• To be done: Start at the line that has "const tongues = box(-HALF" and stop at the line that has "if empty is". Print those lines and all lines between them exactly, and nothing more.

:: Dataset section

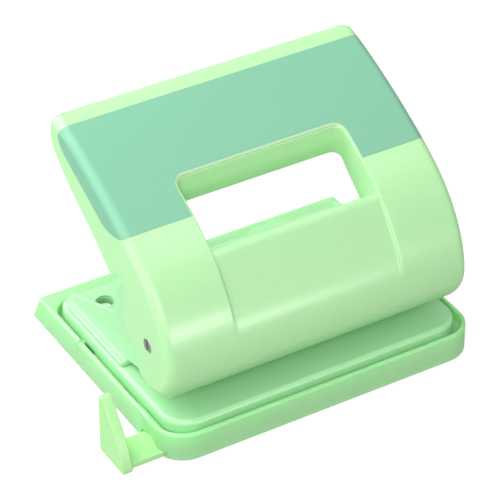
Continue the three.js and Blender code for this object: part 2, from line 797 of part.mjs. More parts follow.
const HALF = TRAY_LENGTH / 2;
const trayOuter = roundedSlab(HALF, TRAY_FRONT_Y, TRAY_BACK_Y, FRONT_CORNER_RADIUS,
  BACK_CORNER_RADIUS, 0, TRAY_HEIGHT, 1, TRAY_BACK_LEAN);
const REAR_RIM_Y = 41;

function trayHollow(wall, frontY, backY, bottomZ) {
  return prism('z', plan(HALF - wall, frontY, backY, FRONT_CORNER_RADIUS - wall, 2.2), bottomZ, 30);
}

const LUG_X = 50;
const LUG_WIDTH = 3;
const LUG_RADIUS = 2.2;

function rearFrame() {
  const keep = box(-80, 80, TRAY_SPLIT_Y, 80, -1, 30);
  let frame = trayOuter
    .subtract(trayHollow(TRAY_WALL + 0.2, TRAY_FRONT_Y + 2, REAR_RIM_Y, TRAY_FLOOR))
    .subtract(box(-HALF + 6, HALF - 6, REAR_RIM_Y - 1, TRAY_BACK_Y - 1.8, TRAY_FLOOR, TRAY_HEIGHT - 1.5))
    .intersect(keep);
  for (const [, side] of SIDES) {
    const peg = turned('z', side * PEG_X, PEG_Y, [
      [TRAY_FLOOR - 0.4, 4],
      [PLATE_TOP_Z - PLATE_THICKNESS - GAP, 4],
      [PLATE_TOP_Z - PLATE_THICKNESS - GAP + 0.01, PEG_RADIUS],
      [PLATE_TOP_Z - 0.2, PEG_RADIUS],
      [PLATE_TOP_Z + 0.3, PEG_RADIUS - 0.6],
    ], 24);
    const from = Math.min(side * LUG_X, side * (LUG_X + LUG_WIDTH));
    const lug = prism('x', [
      ...arc(TRAY_HINGE_Y, TRAY_HINGE_Z, LUG_RADIUS, 90, 270, 10),
      [TRAY_SPLIT_Y + 2, TRAY_HINGE_Z - LUG_RADIUS],
      [TRAY_SPLIT_Y + 2, TRAY_HINGE_Z + LUG_RADIUS],
    ], from, from + LUG_WIDTH);
    const clipInner = side * (PLATE_HALF_LENGTH + GAP);
    const clipOuter = side * (HALF - 0.8);
    const clip = box(Math.min(clipInner, clipOuter), Math.max(clipInner, clipOuter),
      TRAY_SPLIT_Y, TRAY_SPLIT_Y + 1.8, 5, TRAY_HEIGHT - 1.4);
    const hingeHole = rod('x', TRAY_HINGE_Y, TRAY_HINGE_Z, TRAY_HINGE_PIN_RADIUS + GAP,
      from - 1, from + LUG_WIDTH + 1, 20);
    frame = frame.add(peg).add(lug).add(clip).subtract(hingeHole);
  }
  return frame;
}

addPart('rear_frame', rearFrame(), plastic(TRAY_GREEN, 0.5));

// ---------------------------------------------------------------- lower tray, opening part

const CHANNEL_CLEARANCE = GAP;
const TUNNEL_TOP_Z = GUIDE_TOP_Z + GAP + 1.3;
const TONGUE_REACH = 0.8;
const POST_PLACES = [[-48, -36.5], [48, -36.5]];

// Hollow that the paper guide's arm slides in, open at the bottom, with a groove on both sides.
function armChannel() {
  const front = GUIDE_FRONT_Y - CHANNEL_CLEARANCE;
  const back = GUIDE_BACK_Y + CHANNEL_CLEARANCE;
  return prism('x', [
    [front, -1],
    [back, -1],
    [back, 0.9],
    [back + TONGUE_REACH, 0.9],
    [back + TONGUE_REACH, GUIDE_TOP_Z + CHANNEL_CLEARANCE],
    [front - TONGUE_REACH, GUIDE_TOP_Z + CHANNEL_CLEARANCE],
    [front - TONGUE_REACH, 0.9],
    [front, 0.9],
  ], -HALF - 1, HALF - 3);
}

function chipTray() {
  const keep = prism('x', [
    [TRAY_FRONT_Y - 1, -1],
    [TRAY_HINGE_Y, -1],
    ...arc(TRAY_HINGE_Y, TRAY_HINGE_Z, TRAY_SPLIT_Y - GAP - TRAY_HINGE_Y, -90, 0, 6),
    [TRAY_SPLIT_Y - GAP, TRAY_HEIGHT - 1.4],
    [TRAY_SPLIT_Y - GAP - 0.4, TRAY_HEIGHT - 0.4],
    [TRAY_SPLIT_Y - GAP - 1.6, TRAY_HEIGHT + 0.2],
    [TRAY_SPLIT_Y - GAP - 3, TRAY_HEIGHT + 1],
    [TRAY_FRONT_Y - 1, TRAY_HEIGHT + 1],
  ], -80, 80);
  const tunnel = box(-HALF, HALF, GUIDE_FRONT_Y - 2.4, GUIDE_BACK_Y + 2.4, 0, TUNNEL_TOP_Z)
    .intersect(trayOuter);
  let tray = trayOuter
    .subtract(trayHollow(TRAY_WALL, TRAY_FRONT_Y + TRAY_WALL, 60, TRAY_FLOOR))
    .add(tunnel)
    .intersect(keep);
  for (const [x, y] of POST_PLACES) {
    tray = tray.add(rod('z', x, y, 2.4, TRAY_FLOOR, PLATE_TOP_Z - PLATE_THICKNESS - GAP, 20));
  }
  tray = tray.subtract(armChannel());
  for (const [, side] of SIDES) {
    const lugInner = side * (LUG_X - GAP);
    const lugOuter = side * (LUG_X + LUG_WIDTH + GAP);
    tray = tray.subtract(box(Math.min(lugInner, lugOuter), Math.max(lugInner, lugOuter),
      TRAY_HINGE_Y - LUG_RADIUS - GAP, 30, -1, TRAY_HEIGHT));
    const cheekOuter = side * (LUG_X + LUG_WIDTH + GAP + 1.6);
    const cheek = prism('x', [
      [TRAY_HINGE_Y - 3, 0],
      ...arc(TRAY_HINGE_Y, TRAY_HINGE_Z, 2.2, -90, 120, 10),
      [TRAY_HINGE_Y - 3, TRAY_HINGE_Z],
    ], Math.min(lugOuter, cheekOuter), Math.max(lugOuter, cheekOuter));
    const stubInner = side * (LUG_X + 0.4);
    const stub = rod('x', TRAY_HINGE_Y, TRAY_HINGE_Z, TRAY_HINGE_PIN_RADIUS,
      Math.min(stubInner, cheekOuter), Math.max(stubInner, cheekOuter), 20);
    tray = tray.add(cheek).add(stub);
  }
  return tray.subtract(thumbScoop());
}

// Scoop in the left wall that frees the guide arm and gives a fingertip room beside the fin.
function thumbScoop() {
  const low = {
    at: -0.5,
    outline: [[-HALF - 1, -25.6], [-HALF + 3, -27.5], [-HALF + 3, -36.5], [-HALF - 1, -38.6]],
  };
  const high = {
    at: TRAY_HEIGHT + 0.4,
    outline: [[-HALF - 1, -23], [-HALF + 0.8, -24], [-HALF + 0.8, -29.5], [-HALF - 1, -30.5]],
  };
  return solid(skin('z', [low, high]));
}

addPart('chip_tray', chipTray(), plastic(TRAY_GREEN, 0.5));

// ---------------------------------------------------------------- paper guide

const FIN_OUTLINE = [
  [-25.2, GUIDE_BOTTOM_Z],
  [-25.2, 22.2],
  [-26, 23.2],
  [-28.2, 23.2],
  [-31.6, 18.6],
  [-36.2, 12.6],
  [-39.4, 6.6],
  [-41.2, 1.4],
  [-41, GUIDE_BOTTOM_Z],
];

function paperGuide() {
  const fin = prism('x', FIN_OUTLINE, FIN_OUTER_X, FIN_INNER_X);
  const arm = box(FIN_OUTER_X + 1, FIN_INNER_X + GUIDE_ARM_LENGTH, GUIDE_FRONT_Y, GUIDE_BACK_Y,
    GUIDE_BOTTOM_Z, GUIDE_TOP_Z);
  const tongue = TONGUE_REACH - 0.1;
  const tongues = box(-HALF + 6, FIN_INNER_X + GUIDE_ARM_LENGTH, GUIDE_FRONT_Y - tongue,
    GUIDE_BACK_Y + tongue, 0.9 + GAP, GUIDE_TOP_Z - 0.1);
  return fin.add(arm).add(tongues);
}

addPart('paper_guide', paperGuide(), plastic(GUIDE_GREEN, 0.5));

export default punch;
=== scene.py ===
"""The looks of a two-hole office punch, built round its CAD frame.

Lengths are in millimetres until a mesh is made. The front, where the paper goes in, faces -Y.
"""

import math

import bpy
import numpy as np
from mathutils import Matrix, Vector


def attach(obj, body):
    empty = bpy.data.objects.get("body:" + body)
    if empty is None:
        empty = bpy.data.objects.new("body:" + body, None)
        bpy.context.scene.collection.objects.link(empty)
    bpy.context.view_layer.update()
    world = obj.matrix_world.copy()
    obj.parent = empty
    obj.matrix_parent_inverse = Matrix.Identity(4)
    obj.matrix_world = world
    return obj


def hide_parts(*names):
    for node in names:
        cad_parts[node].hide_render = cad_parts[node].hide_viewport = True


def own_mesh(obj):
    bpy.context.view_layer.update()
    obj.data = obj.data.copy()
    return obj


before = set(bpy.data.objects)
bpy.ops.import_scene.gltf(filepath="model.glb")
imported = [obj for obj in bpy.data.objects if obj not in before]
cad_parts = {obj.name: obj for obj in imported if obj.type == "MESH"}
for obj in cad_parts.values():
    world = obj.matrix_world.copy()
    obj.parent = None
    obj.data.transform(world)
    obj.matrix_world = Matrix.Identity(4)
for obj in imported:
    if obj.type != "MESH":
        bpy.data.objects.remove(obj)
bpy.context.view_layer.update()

MM = 0.001

# ---------------------------------------------------------------- driving dimensions

GAP = 0.3  # clearance round a piece that moves or sits in another
SIDES = {"left": -1, "right": 1}  # the way along X to each side

# Lower tray, parted at SPLIT into the chip tray in front and the rear frame behind.
TRAY_HALF = 60.6
TRAY_FRONT = -46.0
TRAY_BACK = 46.6
TRAY_LEAN = 5.0  # how much further back the back wall stands at the table
TRAY_HEIGHT = 10.8
TRAY_WALL = 1.5
TRAY_FLOOR = 1.4
TRAY_EDGE = 1.1
FRONT_CORNER = 11.0
BACK_CORNER = 1.6
SPLIT = 17.6
RIM_BACK = 40.4
RIM_CORNER = 7.0
HINGE = (15.0, 2.4)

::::

• Solution for this task:
  const tongues = box(-HALF + 6, FIN_INNER_X + GUIDE_ARM_LENGTH, GUIDE_FRONT_Y - tongue,
    GUIDE_BACK_Y + tongue, 0.9 + GAP, GUIDE_TOP_Z - 0.1);
  return fin.add(arm).add(tongues);
}

addPart('paper_guide', paperGuide(), plastic(GUIDE_GREEN, 0.5));

export default punch;
=== scene.py ===
"""The looks of a two-hole office punch, built round its CAD frame.

Lengths are in millimetres until a mesh is made. The front, where the paper goes in, faces -Y.
"""

import math

import bpy
import numpy as np
from mathutils import Matrix, Vector


def attach(obj, body):
    empty = bpy.data.objects.get("body:" + body)
    if empty is None:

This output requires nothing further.